Штурм - страница 8

стр.

Пугливые косули первыми заметались в поисках спасения. Тонконогие, стройные, легкие, они рассыпались по кустам, снова собирались вместе и бесшумно, уносились в глубину леса, подальше от жуткого грохота и огня. Благородные олени, поводя ветвистыми рогами, вслушивались в необычные, грозные звуки раннего утра, пытались сохранить привычное уважение к себе, но не выдерживали и, вскинув еще выше красивые рога, убегали в чащу, ломая сучья. За ними спешил горбатый лось, раскачивая «серьгу», свисающую с подбородка. Величественные гривастые зубры, грузно бродившие парами, останавливались и опускали бородатые головы, пытаясь понять, что же происходит на земле и в лесу, где всегда было безопасно, не понимали и торопливо уходили вслед за лосями. Бежали, глухо похрюкивая, кабаны, прятались куницы, барсуки. Суматошно прыгали с дерева на дерево белки, словно охваченные пламенем. Тетерева хлопали на взлете упругими крыльями. Ярко-пестрые сойки, лесные модницы, растерянно отыскивали друг друга, и все птицы собирались в стаи.

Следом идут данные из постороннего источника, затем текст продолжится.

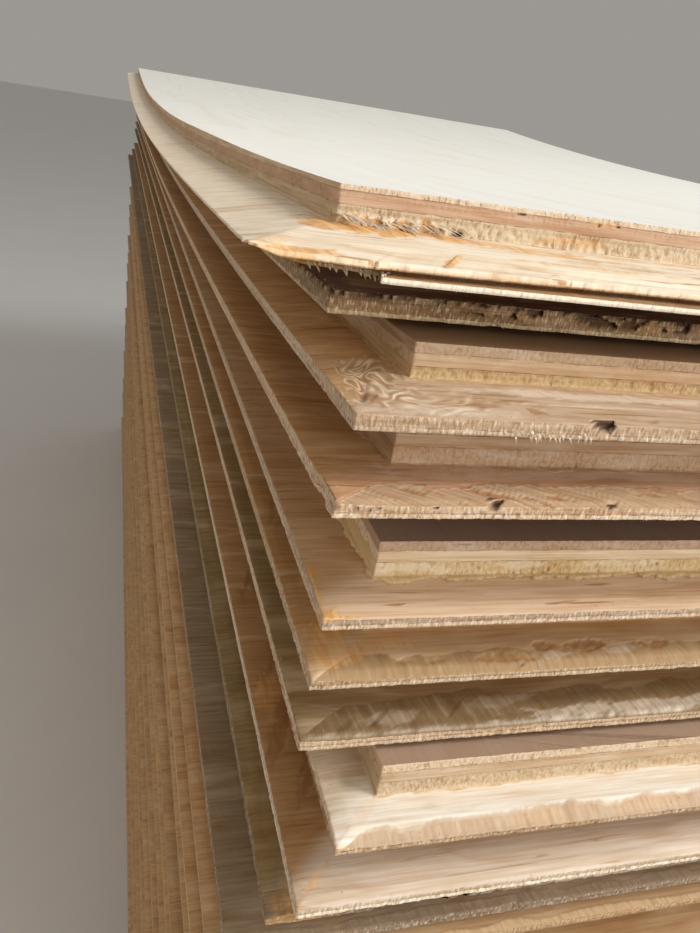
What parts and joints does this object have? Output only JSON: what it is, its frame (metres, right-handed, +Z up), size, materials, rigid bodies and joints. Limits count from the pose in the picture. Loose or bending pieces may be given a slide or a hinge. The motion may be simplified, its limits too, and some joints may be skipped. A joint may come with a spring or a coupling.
{
  "type": "stack of plywood sheets",
  "caption": "Stack of raw plywood sheets, slightly out of line, each with a ledge milled along its near end and left side so that a thin lip of plies sticks out.",
  "frame": {"origin": "centre of the lowest sheet's underside, on the floor", "axes": "+Z up through the stack, +Y along the sheets away from the milled end, +X across them away from the milled side"},
  "size_m": [1.2536, 2.5084, 1.1219],
  "materials": {
    "plywood": "raw rotary-cut veneer, milled edges torn and splintered"
  },
  "bodies": {
    "root": {"sheet_01": "plywood", "sheet_02": "plywood", "sheet_03": "plywood", "sheet_04": "plywood", "sheet_05": "plywood", "sheet_06": "plywood", "sheet_07": "plywood", "sheet_08": "plywood", "sheet_09": "plywood", "sheet_10": "plywood", "sheet_11": "plywood", "sheet_12": "plywood", "sheet_13": "plywood", "sheet_14": "plywood", "sheet_15": "plywood", "sheet_16": "plywood", "sheet_17": "plywood", "sheet_18": "plywood", "sheet_19": "plywood", "sheet_20": "plywood", "sheet_21": "plywood", "sheet_22": "plywood", "sheet_23": "plywood", "sheet_24": "plywood", "sheet_25": "plywood", "sheet_26": "plywood", "sheet_27": "plywood", "sheet_28": "plywood", "sheet_29": "plywood", "sheet_30": "plywood", "sheet_31": "plywood", "sheet_32": "plywood", "sheet_33": "plywood", "sheet_34": "plywood", "sheet_35": "plywood", "sheet_36": "plywood", "sheet_37": "plywood", "sheet_38": "plywood", "sheet_39": "plywood", "sheet_40": "plywood", "sheet_41": "plywood", "sheet_42": "plywood", "sheet_43": "plywood", "sheet_44": "plywood", "sheet_45": "plywood", "sheet_46": "plywood", "sheet_47": "plywood", "sheet_48": "plywood", "sheet_49": "plywood", "sheet_50": "plywood", "sheet_51": "plywood", "sheet_52": "plywood", "sheet_53": "plywood", "sheet_54": "plywood", "sheet_55": "plywood", "sheet_56": "plywood", "sheet_57": "plywood", "sheet_58": "plywood", "sheet_59": "plywood", "sheet_60": "plywood"}
  },
  "joints": []
}
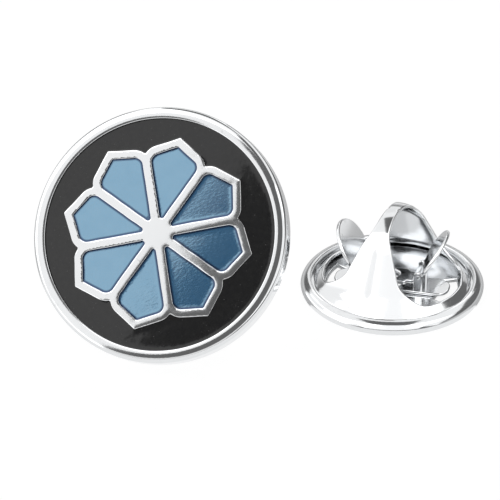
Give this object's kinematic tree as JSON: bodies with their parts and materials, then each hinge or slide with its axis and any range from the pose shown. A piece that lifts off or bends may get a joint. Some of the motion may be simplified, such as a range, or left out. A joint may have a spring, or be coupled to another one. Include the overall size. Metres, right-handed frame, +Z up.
{
  "type": "enamel lapel pin with butterfly clutch",
  "caption": "Round hard enamel lapel pin with a rosette flower, leaning on its rim and the tip of its post, and its butterfly clutch lying apart beside it.",
  "frame": {"origin": "on the surface that the pin and the clutch rest on, below the middle of the whole's bounding box", "axes": "+Z up; +X from the pin towards the clutch; the pin's face looks towards -Y and up"},
  "size_m": [0.0282, 0.0158, 0.0133],
  "materials": {
    "plated_metal": "polished nickel plate",
    "black_enamel": "polished hard enamel",
    "blue_enamel": "translucent polished enamel over bright metal"
  },
  "bodies": {
    "pin_and_clutch": {"badge": "plated_metal", "black_enamel": "black_enamel", "petal_enamel_1": "blue_enamel", "petal_enamel_2": "blue_enamel", "petal_enamel_3": "blue_enamel", "petal_enamel_4": "blue_enamel", "petal_enamel_5": "blue_enamel", "petal_enamel_6": "blue_enamel", "petal_enamel_7": "blue_enamel", "petal_enamel_8": "blue_enamel", "clutch_base": "plated_metal", "clutch_cap": "plated_metal", "spring_plate": "plated_metal"},
    "left_lever": {"wing_left": "plated_metal"},
    "right_lever": {"wing_right": "plated_metal"}
  },
  "joints": [
    {"name": "left_pinch", "type": "hinge", "parent": "pin_and_clutch", "child": "left_lever", "pos_m": [0.00654, 0.00254, 0.00171], "axis": [0.225, 0.9744, 0], "range_deg": [0, 8], "stiffness_Nm_per_rad": 0.08, "springref_deg": -2.86},
    {"name": "right_pinch", "type": "hinge", "parent": "pin_and_clutch", "child": "right_lever", "pos_m": [0.01008, 0.00172, 0.00171], "axis": [-0.225, -0.9744, 0], "range_deg": [0, 8], "stiffness_Nm_per_rad": 0.08, "springref_deg": -2.86}
  ]
}
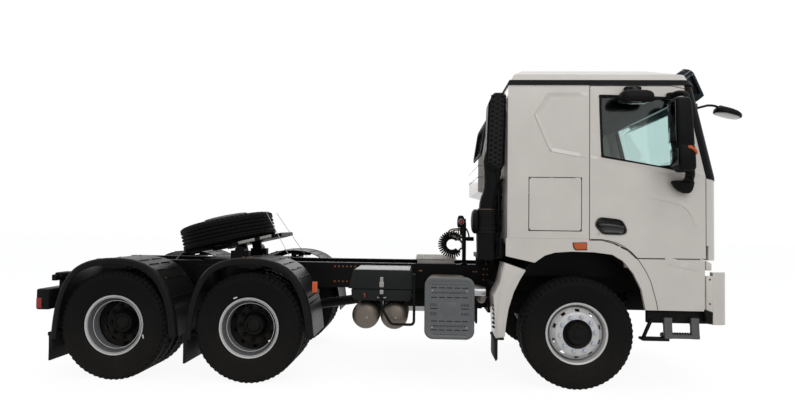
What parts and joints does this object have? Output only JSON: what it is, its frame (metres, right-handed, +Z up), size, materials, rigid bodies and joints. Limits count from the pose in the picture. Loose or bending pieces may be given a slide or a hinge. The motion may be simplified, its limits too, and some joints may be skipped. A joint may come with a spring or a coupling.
{
  "type": "truck tractor unit",
  "caption": "Three-axle cab-over truck tractor with a tilting cab, opening doors, a tilting fifth wheel that carries the spare wheel, and steered front wheels.",
  "frame": {"origin": "centre of the bounding box on the ground", "axes": "+X forward, +Y to the vehicle's left, +Z up; the ground is Z = 0"},
  "size_m": [6.9841, 3.13, 3.1518],
  "materials": {
    "cab_paint": "gloss off-white paint",
    "black_plastic": "grained black plastic",
    "chassis_paint": "satin black chassis paint",
    "guard_plastic": "black moulded plastic",
    "glazing": "tinted glass",
    "tyre_rubber": "matte black rubber",
    "rim_paint": "silver-grey paint",
    "engine_iron": "dark cast metal",
    "tank_metal": "dull brushed metal",
    "cover_paint": "grey paint",
    "deck_metal": "worn tread plate",
    "lamp_lens": "moulded lamp lens",
    "box_paint": "dark grey paint",
    "cast_step": "rough cast metal",
    "seat_fabric": "dark woven cloth",
    "dash_plastic": "soft dark plastic",
    "hose_rubber": "black plastic hose",
    "visor_plastic": "smoked plastic"
  },
  "bodies": {
    "chassis": {"frame_rails": "chassis_paint", "crossmembers": "chassis_paint", "front_axle_beam": "chassis_paint", "drive_axles": "chassis_paint", "leaf_springs": "chassis_paint", "engine_block": "engine_iron", "propshafts": "chassis_paint", "mudguards": "guard_plastic", "toolbox": "box_paint", "air_tanks": "tank_metal", "silencer": "tank_metal", "silencer_cover": "cover_paint", "walkway_plate": "deck_metal", "fuel_tank": "tank_metal", "fifth_wheel_base": "chassis_paint", "bumper": "cab_paint", "lamps": "lamp_lens", "steps": "cast_step", "cab_fenders": "cab_paint", "intake_lower": "black_plastic", "hose_mast": "chassis_paint", "curly_hose": "hose_rubber"},
    "cab": {"cab_shell": "cab_paint", "cab_bulge": "cab_paint", "cab_trim": "black_plastic", "arch_panels": "cab_paint", "sun_visor": "visor_plastic", "front_mirror": "black_plastic", "intake_upper": "black_plastic", "dashboard": "dash_plastic", "seats": "seat_fabric", "cab_glass": "glazing"},
    "fifth_wheel": {"coupling_plate": "chassis_paint", "spare_tyre": "tyre_rubber", "spare_rim": "rim_paint"},
    "toolbox_lid": {"toolbox_lid": "box_paint"},
    "tie_rod": {"tie_rod": "chassis_paint"},
    "knuckle_left": {"knuckle_left": "chassis_paint"},
    "wheel_front_left": {"tyre_front_left": "tyre_rubber", "rim_front_left": "rim_paint"},
    "duals_mid_left": {"tyres_mid_left": "tyre_rubber", "rims_mid_left": "rim_paint"},
    "duals_rear_left": {"tyres_rear_left": "tyre_rubber", "rims_rear_left": "rim_paint"},
    "door_left": {"door_panel_left": "cab_paint", "door_glass_left": "glazing", "door_fittings_left": "black_plastic"},
    "locker_left": {"locker_lid_left": "cab_paint"},
    "knuckle_right": {"knuckle_right": "chassis_paint"},
    "wheel_front_right": {"tyre_front_right": "tyre_rubber", "rim_front_right": "rim_paint"},
    "duals_mid_right": {"tyres_mid_right": "tyre_rubber", "rims_mid_right": "rim_paint"},
    "duals_rear_right": {"tyres_rear_right": "tyre_rubber", "rims_rear_right": "rim_paint"},
    "door_right": {"door_panel_right": "cab_paint", "door_glass_right": "glazing", "door_fittings_right": "black_plastic"},
    "locker_right": {"locker_lid_right": "cab_paint"}
  },
  "joints": [
    {"name": "steer_right", "type": "hinge", "parent": "chassis", "child": "knuckle_right", "pos_m": [1.84, -0.88, 0.537], "axis": [0, 0, 1], "range_deg": [-38, 38]},
    {"name": "steer_left", "type": "hinge", "parent": "chassis", "child": "knuckle_left", "pos_m": [1.84, 0.88, 0.537], "axis": [0, 0, 1], "range_deg": [-38, 38]},
    {"name": "tie_rod_pivot", "type": "hinge", "parent": "knuckle_right", "child": "tie_rod", "pos_m": [1.61, -0.88, 0.492], "axis": [0, 0, 1], "range_deg": [-40, 40]},
    {"name": "wheel_front_left_spin", "type": "hinge", "parent": "knuckle_left", "child": "wheel_front_left", "pos_m": [1.84, 1.038, 0.537], "axis": [0, 1, 0], "continuous": true},
    {"name": "duals_mid_left_spin", "type": "hinge", "parent": "chassis", "child": "duals_mid_left", "pos_m": [-1.335, 0.93, 0.537], "axis": [0, 1, 0], "continuous": true},
    {"name": "duals_rear_left_spin", "type": "hinge", "parent": "chassis", "child": "duals_rear_left", "pos_m": [-2.685, 0.93, 0.537], "axis": [0, 1, 0], "continuous": true},
    {"name": "door_left_hinge", "type": "hinge", "parent": "cab", "child": "door_left", "pos_m": [3.014, 1.231, 2], "axis": [0, 0, -1], "range_deg": [0, 75]},
    {"name": "locker_left_hinge", "type": "hinge", "parent": "cab", "child": "locker_left", "pos_m": [1.6135, 1.232, 2.034], "axis": [1, 0, 0], "range_deg": [0, 85]},
    {"name": "wheel_front_right_spin", "type": "hinge", "parent": "knuckle_right", "child": "wheel_front_right", "pos_m": [1.84, -1.038, 0.537], "axis": [0, 1, 0], "continuous": true},
    {"name": "duals_mid_right_spin", "type": "hinge", "parent": "chassis", "child": "duals_mid_right", "pos_m": [-1.335, -0.93, 0.537], "axis": [0, 1, 0], "continuous": true},
    {"name": "duals_rear_right_spin", "type": "hinge", "parent": "chassis", "child": "duals_rear_right", "pos_m": [-2.685, -0.93, 0.537], "axis": [0, 1, 0], "continuous": true},
    {"name": "door_right_hinge", "type": "hinge", "parent": "cab", "child": "door_right", "pos_m": [3.014, -1.231, 2], "axis": [0, 0, 1], "range_deg": [0, 75]},
    {"name": "locker_right_hinge", "type": "hinge", "parent": "cab", "child": "locker_right", "pos_m": [1.6135, -1.232, 2.034], "axis": [-1, 0, 0], "range_deg": [0, 85]},
    {"name": "cab_tilt", "type": "hinge", "parent": "chassis", "child": "cab", "pos_m": [3.08, 0, 1.15], "axis": [0, 1, 0], "range_deg": [0, 50]},
    {"name": "fifth_wheel_tilt", "type": "hinge", "parent": "chassis", "child": "fifth_wheel", "pos_m": [-1.702, 0, 1.25], "axis": [0, 1, 0], "range_deg": [0, 24]},
    {"name": "toolbox_lid_hinge", "type": "hinge", "parent": "chassis", "child": "toolbox_lid", "pos_m": [-0.05, -0.47, 1.116], "axis": [-1, 0, 0], "range_deg": [0, 80]}
  ],
  "couplings": [
    {"joint": "steer_left", "follows": "steer_right", "ratio": 1},
    {"joint": "tie_rod_pivot", "follows": "steer_right", "ratio": -1}
  ]
}
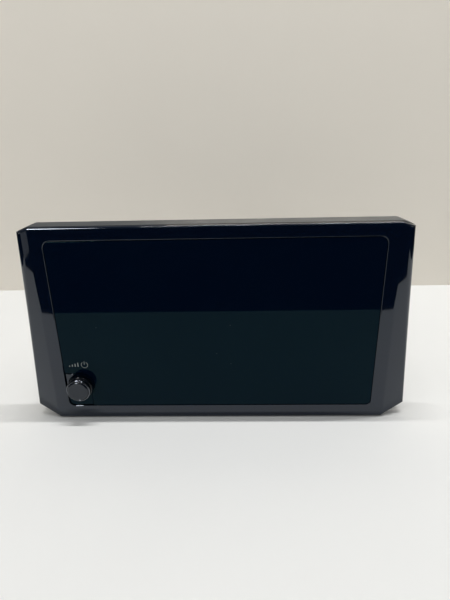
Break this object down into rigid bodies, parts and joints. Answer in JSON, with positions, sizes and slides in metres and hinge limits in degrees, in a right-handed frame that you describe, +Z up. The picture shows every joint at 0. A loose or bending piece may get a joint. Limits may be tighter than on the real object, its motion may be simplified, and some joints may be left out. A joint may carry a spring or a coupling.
{
  "type": "dashboard touchscreen receiver",
  "caption": "Wide black touchscreen pod with cut corners, faceted gloss bezel and a push-turn volume knob, on a vented steel receiver chassis.",
  "frame": {"origin": "middle of the whole object in X and Y, on the plane it stands on", "axes": "+X to the viewer's right, +Y from the glass into the chassis, +Z up"},
  "size_m": [0.2544, 0.1264, 0.134],
  "materials": {
    "gloss_black": "piano black, clear gloss with fine swirl marks",
    "cover_glass": "flat glass, clear gloss, dark backing",
    "tape_black": "matt foam tape",
    "touch_film": "smooth film",
    "lcd_glass": "smooth dark glass",
    "diffuser": "satin sheet",
    "guide_clear": "polished acrylic",
    "reflector_white": "matt white film",
    "led_yellow": "board with small lamps",
    "tray_steel": "pressed sheet",
    "frame_plastic": "moulded, fine texture",
    "plate_steel": "galvanised sheet",
    "screw_steel": "machined, satin",
    "screw_black": "black zinc",
    "knob_side": "satin black",
    "knob_ring": "bright cut chamfer",
    "knob_face": "satin, fine concentric lines",
    "shaft_steel": "machined",
    "encoder_plastic": "moulded",
    "encoder_metal": "pressed",
    "encoder_black": "moulded",
    "board_green": "solder mask over glass fibre board",
    "chip_black": "moulded",
    "flex_orange": "flexible film",
    "shell_plastic": "fine moulded grain",
    "standoff_brass": "machined",
    "chassis_steel": "galvanised sheet",
    "cap_sleeve": "printed sleeve",
    "sink_black": "black anodised",
    "sink_plain": "extruded",
    "socket_white": "moulded",
    "pin_gold": "plated",
    "socket_metal": "pressed",
    "bracket_steel": "yellow passivated sheet",
    "ribbon_white": "film"
  },
  "bodies": {
    "display": {"front_bezel": "gloss_black", "cover_glass": "cover_glass", "glass_tape": "tape_black", "touch_sensor": "touch_film", "lcd_cell": "lcd_glass", "optical_films": "diffuser", "light_guide": "guide_clear", "reflector_sheet": "reflector_white", "led_bar": "led_yellow", "backlight_tray": "tray_steel", "mid_frame": "frame_plastic", "support_plate": "plate_steel", "plate_screws": "screw_steel", "knob_collar": "gloss_black", "encoder_frame": "encoder_metal", "encoder_body": "encoder_black", "switch_dome": "screw_steel", "knob_board": "board_green", "knob_board_screws": "screw_steel", "display_board": "board_green", "display_board_screws": "screw_steel", "display_driver": "chip_black", "lcd_flex": "flex_orange", "knob_flex": "flex_orange", "rear_shell": "shell_plastic", "shell_screws": "screw_black", "standoffs": "standoff_brass", "chassis_screws": "screw_steel", "chassis_tray": "chassis_steel", "chassis_cover": "chassis_steel", "cover_screws": "screw_steel", "main_board": "board_green", "board_screws": "screw_steel", "system_chip": "chip_black", "chip_heat_sink": "sink_plain", "tuner_shield": "socket_metal", "capacitors": "cap_sleeve", "amplifier_chip": "chip_black", "heat_sink": "sink_black", "sink_screws": "screw_steel", "power_connector": "socket_white", "power_pins": "pin_gold", "antenna_sockets": "socket_metal", "antenna_pins": "pin_gold", "data_socket": "socket_metal", "left_bracket": "bracket_steel", "right_bracket": "bracket_steel", "bracket_screws": "screw_steel", "display_cable": "ribbon_white"},
    "rotor": {"encoder_rotor": "encoder_plastic"},
    "knob": {"knob_cap": "knob_side", "knob_ring": "knob_ring", "knob_face": "knob_face", "encoder_shaft": "shaft_steel"}
  },
  "joints": [
    {"name": "knob_turn", "type": "hinge", "parent": "display", "child": "rotor", "pos_m": [-0.0924, -0.05485, 0.0263], "axis": [0, 1, 0], "continuous": true},
    {"name": "knob_press", "type": "slide", "parent": "rotor", "child": "knob", "axis": [0, 1, 0], "range_m": [0, 0.0005], "stiffness_N_per_m": 600, "springref_m": -0.002}
  ]
}
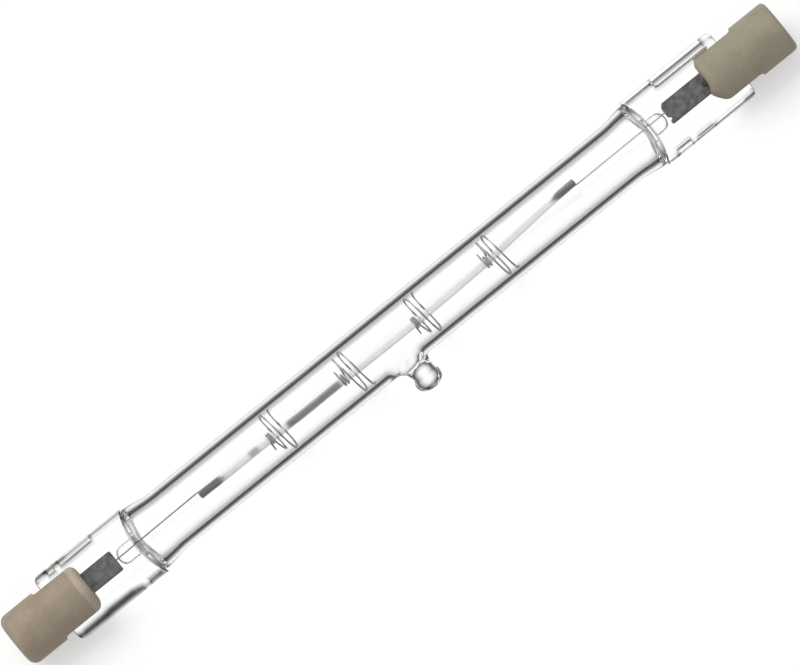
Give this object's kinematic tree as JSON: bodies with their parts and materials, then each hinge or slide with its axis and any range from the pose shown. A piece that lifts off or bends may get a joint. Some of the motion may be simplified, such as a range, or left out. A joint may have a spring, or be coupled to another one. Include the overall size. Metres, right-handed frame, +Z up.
{
  "type": "linear halogen bulb",
  "caption": "Linear halogen lamp: a clear quartz tube with flat pressed ends and a sealed exhaust tip, a coiled filament on wire rings, and slotted ceramic caps with recessed contacts.",
  "frame": {"origin": "on the surface that the lamp lies on, under the centre of its overall box", "axes": "+X along the lamp to its right cap, +Y away from the exhaust tip, +Z up"},
  "size_m": [0.1176, 0.012, 0.008],
  "materials": {
    "quartz": "clear polished",
    "tungsten": "drawn wire",
    "molybdenum": "dull rolled",
    "contact_metal": "plated",
    "steatite": "unglazed matte",
    "cement": "rough matte"
  },
  "bodies": {
    "root": {"quartz_envelope": "quartz", "filament": "tungsten", "filament_core_left": "tungsten", "filament_core_right": "tungsten", "filament_support_1": "tungsten", "filament_support_2": "tungsten", "filament_support_3": "tungsten", "filament_support_4": "tungsten", "foil_left": "molybdenum", "outer_lead_left": "molybdenum", "contact_left": "contact_metal", "ceramic_cap_left": "steatite", "cement_left": "cement", "foil_right": "molybdenum", "outer_lead_right": "molybdenum", "contact_right": "contact_metal", "ceramic_cap_right": "steatite", "cement_right": "cement"}
  },
  "joints": []
}
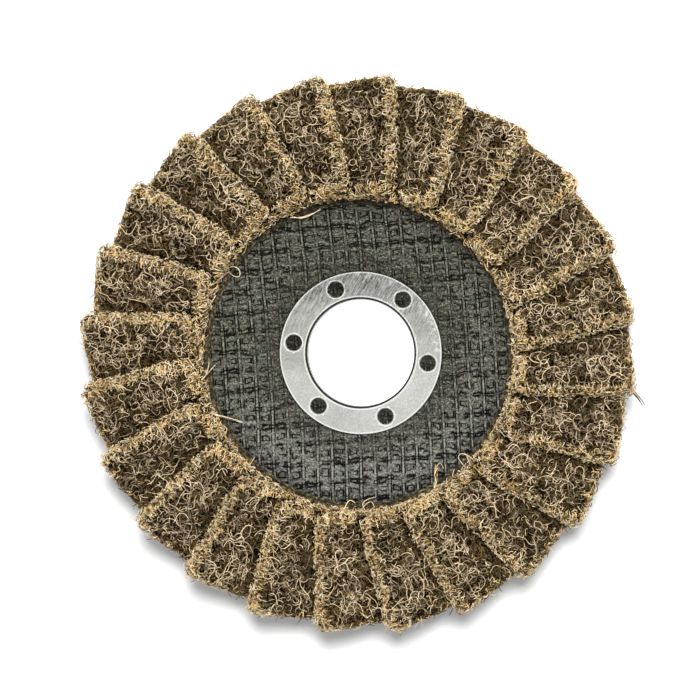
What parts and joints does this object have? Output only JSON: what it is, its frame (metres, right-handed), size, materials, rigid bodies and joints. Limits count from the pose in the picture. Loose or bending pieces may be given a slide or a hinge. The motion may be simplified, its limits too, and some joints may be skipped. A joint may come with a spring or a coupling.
{
  "type": "flap disc",
  "caption": "Coarse non-woven abrasive flap disc for an angle grinder, with a dished glass-fibre backing plate and a metal ring in the bore.",
  "frame": {"origin": "centre of the bore in the plane of the hub's back face, which bears on the grinder's flange", "axes": "+Z along the bore axis towards the working face; +Y is up in the picture of the front, +X is to its right"},
  "size_m": [0.1148, 0.1148, 0.0175],
  "materials": {
    "glass_fibre_laminate": "dark grey-green pressed resin and glass mesh, satin, the mesh raised on the front",
    "plated_steel": "plated sheet steel, light grey, finely brushed",
    "cured_adhesive": "dark brown cured resin adhesive, satin",
    "abrasive_web": "open non-woven nylon web with brown abrasive grain, curled beige fibres, tan at the cut edges"
  },
  "bodies": {
    "root": {"backing_plate": "glass_fibre_laminate", "centre_ring": "plated_steel", "adhesive_bed": "cured_adhesive", "flap_01": "abrasive_web", "flap_02": "abrasive_web", "flap_03": "abrasive_web", "flap_04": "abrasive_web", "flap_05": "abrasive_web", "flap_06": "abrasive_web", "flap_07": "abrasive_web", "flap_08": "abrasive_web", "flap_09": "abrasive_web", "flap_10": "abrasive_web", "flap_11": "abrasive_web", "flap_12": "abrasive_web", "flap_13": "abrasive_web", "flap_14": "abrasive_web", "flap_15": "abrasive_web", "flap_16": "abrasive_web", "flap_17": "abrasive_web", "flap_18": "abrasive_web", "flap_19": "abrasive_web", "flap_20": "abrasive_web", "flap_21": "abrasive_web", "flap_22": "abrasive_web", "flap_23": "abrasive_web", "flap_24": "abrasive_web"}
  },
  "joints": []
}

В древний заповедник входила война. Его постоянные жители не понимали этого, но предчувствие беды гнало их в глубь леса. Они прятались там весь день.

А вечером, когда небо смолкло и на земле стало тише, далеко разнесся тоскливый, протяжный вой.

К опушке леса подошла группа военных, человек тридцать. Один, самый высокий из них, был в зеленой фуражке, с перевязанной рукой, и еще на многих белели бинты.

— Я же говорил, товарищ батальонный комиссар, что это наша собака и надо зайти. Точно — наша, — уверял пограничник и окликнул овчарку: — Амур!

Амур перестал выть, оглянулся на военных, заскулил виновато.

— Это Николай Корольков, — сказал высокий пограничник, наклонившись и разглядывая убитого. — Прощай, друг!ꓺ Остальных не знаю, но все, видать, сражались, пока могли.

— Не будем терять времени, товарищи. Убитых похороним в окопе. Жолымбетов, возьмите документы, — распорядился комиссар.

Вырытый пограничниками окоп — их последний боевой рубеж — стал братской могилой. Красноармейцы вытерли о траву саперные лопатки, спрятали их в чехлы, подняли винтовки. Жолымбетов прислушался и сказал:

— В лесу кто-то есть, совсем близко.

— Щуров, вы хорошо знаете эти места. Что опасного может быть в лесу? — спросил комиссар у пограничника.

— Здесь заповедник, — ответил Щуров. — Лоси, зубры, олени. Точно. Смотрите — немцы!ꓺ

Немцы подкатили на машинах и мотоциклах. Одни принялись разводить костры, другие в упор расстреливали животных, которые привыкли к людям и не боялись их. Олени, лоси, косули падали на землю, и лесная зелень покрывалась алой росой…

Красноармейцы во главе с комиссаром уходили дальше. Они слышали стрельбу, радостный гогот и песню:

Das ist unser Lebensraum — 
Und erfϋllt ist unser Traum…[1]

Тридцать человек — это все, что осталось от роты, наспех созданной инструктором политотдела армии Веденеевым из бойцов разных подразделений и пограничников, не оформленной, разумеется, никаким приказом. Бой в течение всего дня, без передышки, в отрыве от штаба и других частей. Теперь оставался один выход — лесом пробираться к своим. Немцы, подъехавшие к Беловежской пуще, не заметили группу Веденеева. Они охотились и собирались плотно пожрать.

Главные силы Десятой армии отступали, как предполагал Веденеев, к Волковыску и на Барановичи. Он посылал в северную сторону разведку — там всюду были немцы.

— Я немного отдохну, — сказал Веденеев и повалился на землю.

— Что с вами, товарищ комиссар? — Щуров наклонился над Веденеевым.

— Это приступ… — Веденеев дрожал в лихорадке. Щуров и Жолымбетов накрыли его шинелями. Группа расположилась на отдых, выставила охранение.

Тропическая малярия — память о службе в Средне-Азиазиатском военном округе. Из-за этой малярии Веденеев подал рапорт о переводе в другой округ, и незадолго до начала войны переехал с семьей в Белоруссию, но болезнь не оставила его.

Как ни странно, а во время приступов Веденеев душевно чувствовал себя легче. Он лежал в забытьи, иногда сознание возвращалось. Вверху качались ветви деревьев, проплывали облака, белые, спокойные. И думалось: война — это кошмарный сон, он пройдет, и все будет по-прежнему.